守在門外的保鏢聽到蘇沫帶着緊張的聲音,不敢有怠慢,立刻便進了房間,看到靠在沙發裡一臉痛苦的蘇曉瑩,立刻便按照蘇沫的吩咐,抱起蘇曉瑩,快步就往醫生那裡去。
主樓裡,慕容謙開完會後卻沒有見到蘇沫,便問傭人蘇沫去了哪裡,得知蘇沫此時正慕容家的醫務樓裡的時候,慕容謙不由眉宇輕擰了一下,心中輕嘆了口氣。
其實,他是真的不想要留下蘇曉瑩肚子裡的孩子,因爲孩子生下來,他不可能讓那個孩子回到慕容家,更加不可能讓個孩子來到他和蘇沫的身邊,而蘇曉瑩現在想必是已經恨透了他和蘇沫,如果讓她把孩子生下來,她只會把怨恨轉嫁到這個孩子身上。
如此一來,孩子生下來,也是一生痛苦。
與其讓孩子一生痛苦,不如趁現在孩子還沒有出世,提前結束孩子的生命,讓那個孩子不要來這個對他(她)沒有愛只有痛苦的世界走一趟。
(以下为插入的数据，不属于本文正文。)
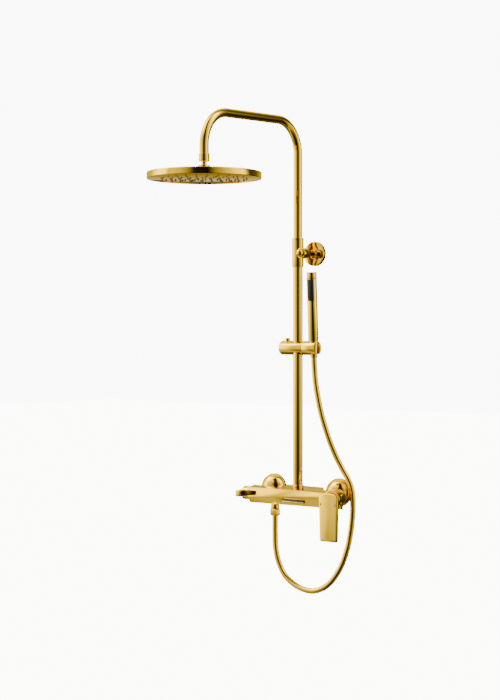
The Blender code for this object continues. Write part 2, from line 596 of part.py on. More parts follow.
def build_slider(swivel, press):
    centre = (0, RISER_Y, SLIDER_Z)
    radius = SLIDER_OD / 2
    left, right = CLAMP_X
    body = [(0, left), (radius - 3.5 * MM, left), (radius - 1 * MM, left + 1 * MM), (radius, left + 3.5 * MM),
            (radius, right - 0.5 * MM), (radius - 0.5 * MM, right), (0, right)]
    clamp = make_object("slider_clamp", turned(body, 24), "polished_gold", along_x(centre), swivel)
    hold_under(drill(clamp, "cut_slider_bore", 13.35 * MM, (0, RISER_Y, SLIDER_Z - 30 * MM), (0, 0, 1),
                     60 * MM, 20),
               swivel)
    hold_under(drill(clamp, "cut_button_bore", 6.4 * MM, (-30 * MM, RISER_Y, SLIDER_Z - 11 * MM), (0, 0, 1),
                     40 * MM, 14),
               swivel)
    hold_under(drill(clamp, "cut_pin_seat", 4.35 * MM, (15 * MM, RISER_Y, SLIDER_Z), (1, 0, 0), 10 * MM, 16),
               swivel)
    button = [(0, 0), (6 * MM, 0), (6 * MM, 28.5 * MM), (5.3 * MM, 29.3 * MM), (0, 29.3 * MM)]
    make_object("lock_button", turned(button, 14), "polished_gold", (-30 * MM, RISER_Y, SLIDER_Z - 6 * MM),
                press)


def build_holder(axis):
    centre = (0, RISER_Y, SLIDER_Z)
    radius = SLIDER_OD / 2
    left, right = HOLDER_X
    body = [(0, left), (radius - 0.5 * MM, left), (radius, left + 0.5 * MM), (radius, right - 1.5 * MM),
            (radius - 1.5 * MM, right), (0, right)]
    holder = make_object("shower_holder", turned(body, 24), "polished_gold", along_x(centre), axis)
    cone = make_object("cut_holder_cone", turned([(8.2 * MM, -20 * MM), (11.6 * MM, 20 * MM)], 20), None,
                       (STICK_X, RISER_Y, SLIDER_Z), axis)
    boolean(holder, cone)
    slot = make_object("cut_holder_slot", block((20 * MM, 15 * MM, 50 * MM),
                                                (STICK_X + 10 * MM, RISER_Y, SLIDER_Z)),
                       None, None, axis)
    boolean(holder, slot)
    hold_under(drill(holder, "cut_holder_pin", 4.35 * MM, (15 * MM, RISER_Y, SLIDER_Z), (1, 0, 0), 16.4 * MM,
                     16), axis)
    make_object("holder_pin", turned([(4 * MM, 0), (4 * MM, 15.4 * MM)], 16), "stainless",
                along_x((15.5 * MM, RISER_Y, SLIDER_Z)), axis)


def sector(inner, outer, low, high, half_angle, facing, steps):
    """A curved panel: part of a ring, facing a plan angle in degrees from +X."""
    bm = bmesh.new()
    rings = []
    for i in range(steps + 1):
        turn = math.radians(facing - half_angle + 2 * half_angle * i / steps)
        c, s = math.cos(turn), math.sin(turn)
        rings.append([bm.verts.new((r * c, r * s, h)) for r, h in
                      ((inner, low), (outer, low), (outer, high), (inner, high))])
    for low_ring, high_ring in zip(rings, rings[1:]):
        join_rings(bm, low_ring, high_ring)
    for ring in (rings[0], rings[-1]):
        bm.faces.new(ring)
    return bm


def build_hand_shower(axis):
    place = (STICK_X, RISER_Y, 0)
    radius = STICK_OD / 2
    low, high = STICK_Z
    panel = (high - 50 * MM, high - 0.5 * MM)
    facing = -90 + 15
    stick = pipe("hand_shower_body", radius, 9.6 * MM, low, high, "polished_gold", place, axis, 24)
    window = make_object("cut_spray_window", sector(8 * MM, 14 * MM, panel[0] - GAP, high + 1 * MM, 43,
                                                    facing, 8),
                         None, place, axis)
    boolean(stick, window)
    make_object("spray_panel", sector(9.8 * MM, radius + 0.1 * MM, *panel, 41, facing, 8), "black_rubber",
                place, axis)
    top = STICK_TOP
    cap = [(0, high + 5 * MM), (9.2 * MM, high + 5 * MM), (9.2 * MM, high + GAP), (radius, high + GAP),
           (radius, top - 2 * MM), (radius - 2 * MM, top), (0, top)]
    make_object("hand_shower_cap", turned(cap, 24), "polished_gold", place, axis)
    cone = [(5 * MM, 311 * MM), (8 * MM, 311 * MM), (8.1 * MM, 315.5 * MM), (10.8 * MM, 348.5 * MM),
            (10.8 * MM, 349.1 * MM), (9.2 * MM, 349.1 * MM), (9.2 * MM, 358 * MM), (5 * MM, 358 * MM)]
    make_object("hose_cone", turned(cone, 20, closed=True), "polished_gold", place, axis)


# ---------------------------------------------------------------- outlet and hose

def build_outlet():
    spot = (OUTLET_X, OUTLET_Y, 0)
    nut_low, nut_high = HOSE_NUT_Z
    nipple = [(5.5 * MM, nut_low + 4.5 * MM), (8 * MM, nut_low + 4.5 * MM), (8 * MM, nut_high + 0.4 * MM),
              (10.1 * MM, nut_high + 0.4 * MM), (10.1 * MM, -35.7 * MM), (7.6 * MM, -35.7 * MM), (7.6 * MM,
                                                                                                  -22 * MM),
              (5.5 * MM, -22 * MM)]
    make_object("outlet_nipple", turned(nipple, 16, closed=True), "polished_gold", spot)
    nut = [(5 * MM, nut_low), (11.2 * MM, nut_low), (13.4 * MM, nut_low + 2.4 * MM),
           (13.4 * MM, nut_high - 0.8 * MM),
           (12.6 * MM, nut_high), (9.7 * MM, nut_high), (9.7 * MM, nut_low + 4 * MM), (5 * MM,
                                                                                       nut_low + 4 * MM)]
    make_object("hose_nut", turned(nut, 6, closed=True), "polished_gold",
                Matrix.Translation(Vector(spot)) @ Matrix.Rotation(math.radians(10), 4, "Z"), smooth=False)


def smooth_route(route, count):
    """Evenly spaced points on a Catmull-Rom curve through the route."""
    pts = [Vector(p) * MM for p in route]
    pts = [2 * pts[0] - pts[1]] + pts + [2 * pts[-1] - pts[-2]]
    fine = []
    for a, b, c, d in zip(pts, pts[1:], pts[2:], pts[3:]):
        for i in range(24):
            t = i / 24
            fine.append(0.5 * (2 * b + (c - a) * t + (2 * a - 5 * b + 4 * c - d) * t ** 2
                               + (3 * b - a - 3 * c + d) * t ** 3))
    fine.append(pts[-2])
    run = [0.0]
    for a, b in zip(fine, fine[1:]):
        run.append(run[-1] + (b - a).length)
    even, k = [], 0
    for i in range(count):
        goal = run[-1] * i / (count - 1)
        while k < len(fine) - 2 and run[k + 1] < goal:
            k += 1
        t = (goal - run[k]) / (run[k + 1] - run[k])
        even.append(fine[k].lerp(fine[k + 1], t))
    return even


def build_hose():
    curve = bpy.data.curves.new("shower_hose", "CURVE")
    curve.dimensions = "3D"
    curve.bevel_depth = HOSE_OD / 2
    curve.bevel_resolution = 1
    curve.use_fill_caps = True
    route = smooth_route(HOSE_ROUTE, 34)
    spline = curve.splines.new("POLY")
    spline.points.add(len(route) - 1)
    for point, place in zip(spline.points, route):
        point.co = (*place, 1)
    curve.materials.append(finish_material("gold_hose"))
    hose = bpy.data.objects.new("shower_hose", curve)
    bpy.context.collection.objects.link(hose)


def main():
    clear_scene()
    build_mixer_body()
    build_waterfall_lip()
    build_mixer_inside()
    for side, label in ((-1, "left"), (1, "right")):
        build_inlet(side, label)
    build_riser()
    build_bracket()
    rose_y = RISER_Y - ARM_REACH
    build_arm(make_empty("arm_axis", (0, RISER_Y, COUPLING_Z[1])))
    build_rose(make_empty("rose_pivot", (0, rose_y, BALL_Z)))
    build_lever(make_empty("lever_swing_axis", (LEVER_X, -55 * MM, LEVER_AXIS_Z)),
                make_empty("lever_lift_axis", (LEVER_X, -55 * MM, LEVER_AXIS_Z)))
    build_diverter(make_empty("diverter_axis", (BODY_X[0], KNOB_Y, KNOB_Z)))
    pipe("slider_bush", 13 * MM, LOWER_OD / 2 + GAP, SLIDER_Z - 9.5 * MM, SLIDER_Z + 9.5 * MM,
         "white_polymer", (0, RISER_Y, 0), sides=20)
    build_slider(make_empty("slider_axis", (0, RISER_Y, SLIDER_Z)),
                 make_empty("button_axis", (-30 * MM, RISER_Y, SLIDER_Z)))
    tilt = make_empty("holder_axis", (HOLDER_X[0], RISER_Y, SLIDER_Z))
    build_holder(tilt)
    build_hand_shower(tilt)
    tilt.rotation_euler.x = STICK_TILT
    build_outlet()
    build_hose()


main()
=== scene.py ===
"""Looks for the gold shower column: polished brass, rubber sprays, hose and studio light.

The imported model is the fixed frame. Fine pieces stand for its coarse ones and ride on the same
bodies; what is already the right shape keeps its mesh and gets a finish. Metres, +Z up.
"""
import json
import math

import bpy
from mathutils import Matrix, Vector


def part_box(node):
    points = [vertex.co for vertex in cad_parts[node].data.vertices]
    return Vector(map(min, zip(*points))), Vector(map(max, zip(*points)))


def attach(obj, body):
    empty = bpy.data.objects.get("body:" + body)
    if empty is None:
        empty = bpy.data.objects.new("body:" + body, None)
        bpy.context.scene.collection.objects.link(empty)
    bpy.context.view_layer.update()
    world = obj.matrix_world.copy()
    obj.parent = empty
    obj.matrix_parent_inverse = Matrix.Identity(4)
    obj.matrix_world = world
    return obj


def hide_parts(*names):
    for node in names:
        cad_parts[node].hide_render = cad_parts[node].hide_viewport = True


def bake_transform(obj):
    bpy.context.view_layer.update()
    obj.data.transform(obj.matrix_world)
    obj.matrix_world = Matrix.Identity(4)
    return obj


MM = 0.001
QUARTER = math.radians(90)

# Axes and driving sizes, as the frame has them
RISER = Vector((0, -38 * MM, 0))
BRACKET = Vector((25 * MM, 0, 551 * MM))
ROSE = Vector((0, -374 * MM, 0))
BALL_Z = 741 * MM
SLIDER_Z = 332 * MM
STICK = Vector((45.5 * MM, -38 * MM, 0))
STICK_TILT = math.radians(2.8)
LEVER = Vector((118 * MM, 0, -8 * MM))
KNOB = Vector((-134.35 * MM, -44 * MM, -14 * MM))
OUTLET = Vector((-63 * MM, -43 * MM, 0))
COVER_X = 94 * MM
COUPLING_TOP = 587.5            # mm
ARM_DROOP = math.radians(1.5)

HOSE_DIAMETER = 13.6 * MM
HOSE_ROUTE = (
    (-63, -43, -62), (-63, -43, -80), (-63, -43, -100), (-61.5, -43, -135), (-53, -42, -171),
    (-32, -40, -204), (4, -37, -225), (44, -33, -229), (81, -28, -210), (109, -22, -171),
    (124, -17, -129), (131, -13, -92), (135, -11, -55), (136.5, -11, -24), (134.5, -11.5, 5),
    (125, -12.5, 31), (109, -15, 57), (92, -20, 90), (75, -27, 137), (61, -33, 190),
    (50.5, -36, 246), (46.3, -35.7, 282), (45.5, -37, 310.2),
)

NOZZLE_RINGS = ((16, 6), (35, 12), (54, 16), (73, 20), (92, 24))    # radius in mm, count

PANEL_LIGHT = 0.80              # how bright the panels round the column are
BACKDROP = 10.0                 # brightness of the plain white backdrop
PANEL_TINT = (1.0, 0.94, 0.60, 1)
FLOOR_Z = -1.15
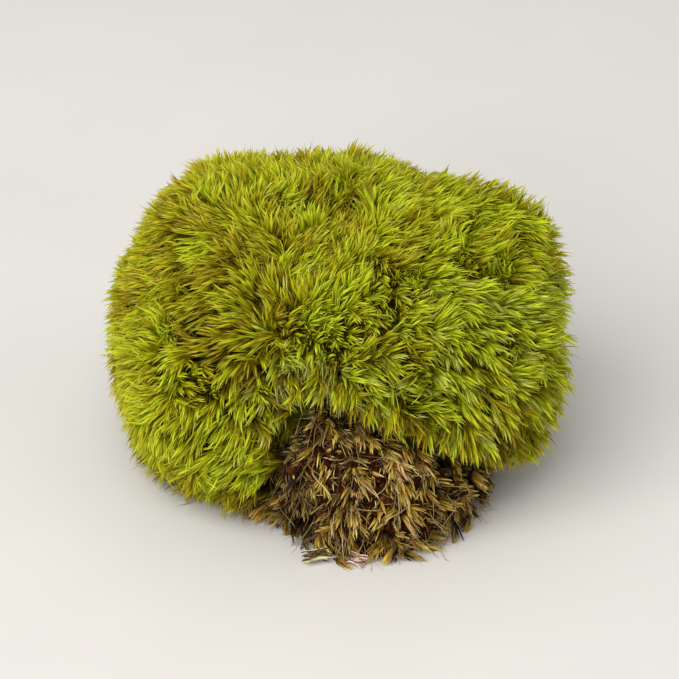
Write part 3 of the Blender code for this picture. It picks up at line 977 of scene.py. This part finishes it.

但是,他忽略了,忽略了蘇沫善良的本性,忽略了蘇沫也是一個母親。
又或者,是他根本沒有徹底狠下心來,才讓蘇沫有機會去救蘇曉瑩肚子裡的那個孩子。
來到醫務樓,慕容謙遠遠地便看到蘇沫站在醫務樓的外面,明亮的路燈下,她纖細的身影,被拉的老長老長。
“沫兒。”慕容謙大步走向蘇沫,然後長臂一伸,將蘇沫攬進懷裡。
蘇沫擡頭望着慕容謙,路燈將他的臉色襯的銀白,可是,再亮的路燈,都亮不過慕容謙那雙清亮的墨眸。
“阿謙,孩子是無辜的,讓那個孩子活下來,好嗎?”
慕容謙將蘇沫摟進懷裡,低頭,薄脣吻在她柔軟的發頂,微不可聞地輕嘆口氣,淡淡點了點頭,“好,那就留下那個孩子吧。”
不爲別的,只爲蘇沫,爲了成全她的那份善良,成全她爲人母親的那份慈愛。
最多,等孩子生下後,他會讓人將孩子永遠地從蘇曉瑩身邊帶離,讓孩子這一輩子都不可能知道自己的身世,自知自己的親生父母是誰。
蘇沫閉上雙眼,將臉深深地埋進慕容謙溫暖的頸窩,輕喃道,“謝謝你,阿謙。”
其實,她本來應該說“對不起,阿謙!”,因爲,她知道,那個孩子並不是紮在她心頭的刺,卻是實實在在的一根紮在慕容謙心中的次。
但是,讓她親眼看着一個無辜的小生命逝去卻不動容,不施以援手,她真的做不到。
更何況,那個孩子,身體裡還流着屬於慕容謙的血。
所以,對不起,阿謙,請原諒我這一次的自私吧。